Aron Ralston (James Franco) ist mit seinen 26 Jahren ein ganz normaler junger und gesunder Mann. Er hat einen guten Job, ist sich seines Egos mehr als bewusst und sucht an den Wochenenden immer wieder die Canyons auf, um dort zu klettern. Er fährt Mountainbike wie ein Profi und klettert ebenso rasant und versiert in den Bergen. Durchtrainiert wie er ist und erfahren in den Canyons von Utah, wo er jeden Millimeter kennt, kann ihm dabei auch nichts passieren. Denkt er. Wie fast jedes Wochenende bricht er eines Morgens im Jahr 2003 hektisch zu einer neuen Tour auf, um die Freiheit und die Weite der Natur zu erobern, die sich allerdings bald für ihn als absoluter Albtraum entwickeln wird. Aron trifft zuvor noch auf zwei Wanderinnen, die er in die Geheimnisse des Canyons einweiht, und sie haben jede Menge Spaß zu Dritt, was die Aufzeichnung seiner digitalen Kamera beweist. Dennoch verabschiedet er sich schnell von den beiden Frauen und flüchtet in sein geliebtes Bergabenteuer, das mindestens ebenso schnell in einer scheinbar ausweglosen Situation mündet: Unbedacht und siegessicher klettert er in den Canyons herum und fällt plötzlich in eine Felsspalte, wobei er einen schweren Steinbrocken mit sich reißt, der seinen rechten Arm – und damit ihn - an einer Felswand einklemmt. Noch ist ihm das Ausmaß der Situation nicht bewusst, und er fängt höhnisch an zu lachen.
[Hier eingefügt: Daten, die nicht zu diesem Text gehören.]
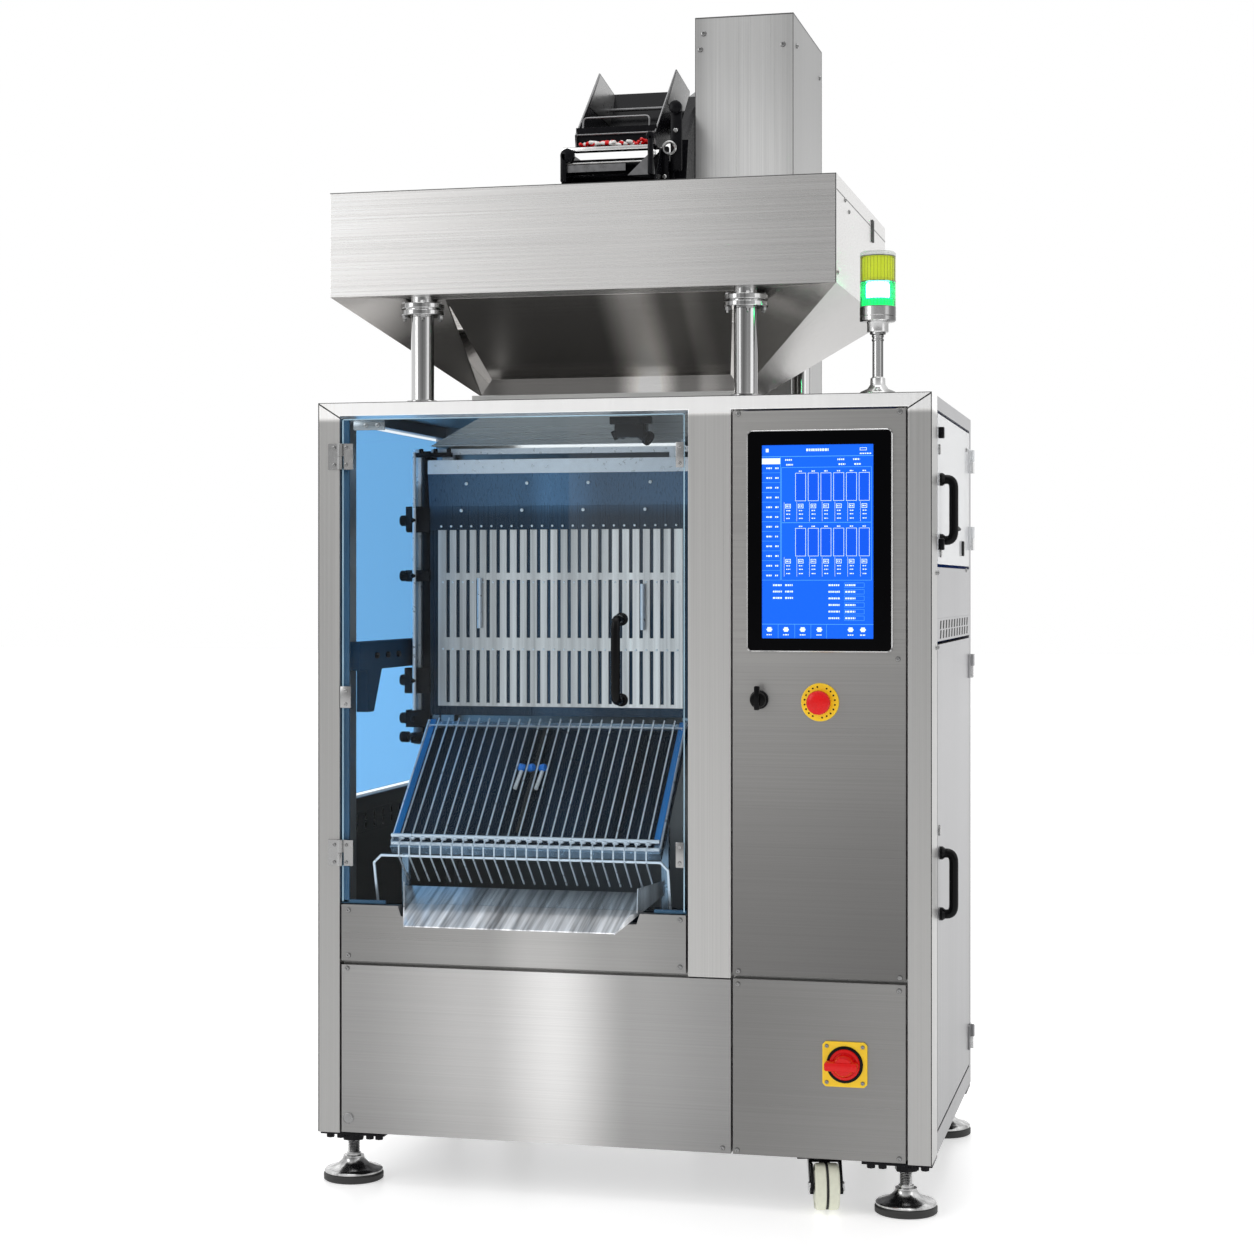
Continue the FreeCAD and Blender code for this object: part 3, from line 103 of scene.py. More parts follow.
def rounded(points, radius, steps=5):
    """The points with each corner turned into an arc-like curve that starts radius before it."""
    points = [Vector(p) for p in points]
    path = [points[0]]
    for before, corner, after in zip(points, points[1:], points[2:]):
        start = corner + (before - corner).normalized() * min(radius, (before - corner).length / 2)
        end = corner + (after - corner).normalized() * min(radius, (after - corner).length / 2)
        for step in range(steps + 1):
            t = step / steps
            path.append(start * (1 - t) ** 2 + corner * 2 * t * (1 - t) + end * t ** 2)
    path.append(points[-1])
    return path


def circle(centre, radius, count, start=0):
    """Points (first, second) on a circle, from an angle in degrees."""
    angles = [math.radians(start) + 2 * math.pi * step / count for step in range(count)]
    return [(centre[0] + radius * math.cos(a), centre[1] + radius * math.sin(a)) for a in angles]


class Shape:
    """Collects the faces of one piece."""

    def __init__(self):
        self.mesh = bmesh.new()

    def skin(self, rings, loop=False):
        """Joins rings of equally many points; open ends get a cap."""
        rows = [[self.mesh.verts.new(Vector(p) * MM) for p in ring] for ring in rings]
        pairs = list(zip(rows, rows[1:])) + ([(rows[-1], rows[0])] if loop else [])
        for low, high in pairs:
            for index in range(len(low)):
                after = (index + 1) % len(low)
                self.mesh.faces.new((low[index], low[after], high[after], high[index]))
        if not loop:
            self.mesh.faces.new(rows[0][::-1])
            self.mesh.faces.new(rows[-1])

    def box(self, x, y, z, edge=0):
        """A block between three spans, with its edges rounded by edge."""
        middle = Vector(((x[0] + x[1]) / 2, (y[0] + y[1]) / 2, (z[0] + z[1]) / 2)) * MM
        size = Vector((abs(x[1] - x[0]), abs(y[1] - y[0]), abs(z[1] - z[0]))) * MM
        made = bmesh.ops.create_cube(self.mesh, size=1,
                                     matrix=Matrix.Translation(middle) @ Matrix.Diagonal(size).to_4x4())
        if edge:
            edges = list({e for v in made["verts"] for e in v.link_edges})
            bmesh.ops.bevel(self.mesh, geom=edges, offset=edge * MM, segments=2, profile=0.5,
                            affect="EDGES")

    def lathe(self, profile, at, axis, steps=28):
        """Turns (radius, distance) points about the axis that starts at a point."""
        axis = Vector(axis).normalized()
        side = axis.orthogonal().normalized()
        other = axis.cross(side)
        rings = []
        for radius, distance in profile:
            centre = Vector(at) + axis * distance
            ring = []
            for step in range(steps):
                angle = 2 * math.pi * step / steps
                ring.append(centre + (side * math.cos(angle) + other * math.sin(angle)) * max(radius, 0.02))
            rings.append(ring)
        self.skin(rings)

    def tube(self, points, radius, sides=10):
        """A round bar along points."""
        points = [Vector(p) for p in points]
        run = (points[1] - points[0]).normalized()
        side = run.orthogonal().normalized()
        rings = []
        for index, point in enumerate(points):
            before = points[max(index - 1, 0)]
            after = points[min(index + 1, len(points) - 1)]
            run = (after - before).normalized()
            side = (side - run * side.dot(run)).normalized()
            other = run.cross(side)
            rings.append([point + (side * math.cos(a) + other * math.sin(a)) * radius
                          for a in (2 * math.pi * step / sides for step in range(sides))])
        self.skin(rings)

    def slab(self, outline, low, high, axis):
        """A flat piece: an outline of two coordinates carried along the third axis."""
        def place(a, b, c):
            return {"x": (c, a, b), "y": (a, c, b), "z": (a, b, c)}[axis]
        self.skin([[place(a, b, low) for a, b in outline], [place(a, b, high) for a, b in outline]])

    def screw(self, at, facing, radius=4.2, rise=2.2):
        """A domed screw head with a hexagon socket."""
        self.lathe([(radius, -0.3), (radius, rise * 0.35), (radius * 0.86, rise * 0.8),
                    (radius * 0.55, rise), (radius * 0.45, rise), (radius * 0.42, rise * 0.3)],
                   at, facing, 14)

    def made(self, name, look, slot, body="cabinet", replaced=(), smooth=35):
        """Ends the piece: its look, the body it rides on and the nodes it replaces. The slot is not used."""
        bmesh.ops.recalc_face_normals(self.mesh, faces=self.mesh.faces)
        data = bpy.data.meshes.new(name)
        self.mesh.to_mesh(data)
        self.mesh.free()
        piece = added(name, data)
        data.materials.append(looks[look])
        data.shade_smooth()
        data.set_sharp_from_angle(angle=math.radians(smooth))
        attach(piece, body)
        if replaced:
            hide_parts(*replaced)
        return piece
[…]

Aber bald wird ihm klar, dass ihn der Stein auf immer gefangen hält, wenn er keine Lösung dafür findet. 127 Stunden später hat er sie, die Lösung, auch wenn sie bedeutet, dass er sich selbst einen Arm amputieren muss...

In einem Kommentar wurde bemängelt, dass sich der Besuch dieses Filmes nicht lohne, da man den Ausgang bereits kennen würde. Aber genau weil man weiß, wie der Film endet – also mit der Amputation des Armes und dem Überleben von Aron – ist es umso spannender, wie Danny Boyle diese Ausnahmesituation und dieses Einpersonenstück in beengtem Raum umzusetzen weiß. Und das macht er perfekt! Nicht eine Sekunde wird dabei langatmig oder gar langweilig, sondern alles ist aufgeladen mit den Emotionen und Gedanken Arons, wie er, immer geschildert mit einer subjektiven Kamera, aus der lebensbedrohlichen Situation entkommen kann. Das schafft Boyle mit ungewöhnlichen Kameraeinstellungen, schnellen Schnitten, bizarren Bildern und mit Rückblenden auf das Leben von Aron. Bisweilen überschneidet sich die Realität mit Fiktion und geht in Richtung Halluzination, und auch der Zuschauer weiß bald nicht mehr, was wahr und was Traum ist. Aron erlebt in diesen 127 Hours - die fast sechs Tage ausmachen - eine Läuterung seines bisherigen Lebens. Alles, was bis dahin Wert hatte, zerfällt in Belanglosigkeit, oder aber Beziehungen zu Menschen bekommen einen ganz neuen, unschätzbaren Wert. Gerade letzteres lässt Aron die scheinbar unverständliche Handlung der Amputation des eigenen Armes vollziehen. Das sind auch die Momente des Filmes, wo der Zuschauer mit schwachen Nerven lieber wegsehen sollte, denn dies wird en detail wiedergegeben und sorgte bei der Weltpremiere in Toronto angeblich zu Ohnmachtsanfällen im Publikum. Wenn man sich aber dieser Klippe des Filmes stellt, dann erfährt man, wozu ein Mensch in außergewöhnlichen Situationen fähig sein und dass es einen Überlebensdrang um jeden Preis geben kann – koste es, was es wolle.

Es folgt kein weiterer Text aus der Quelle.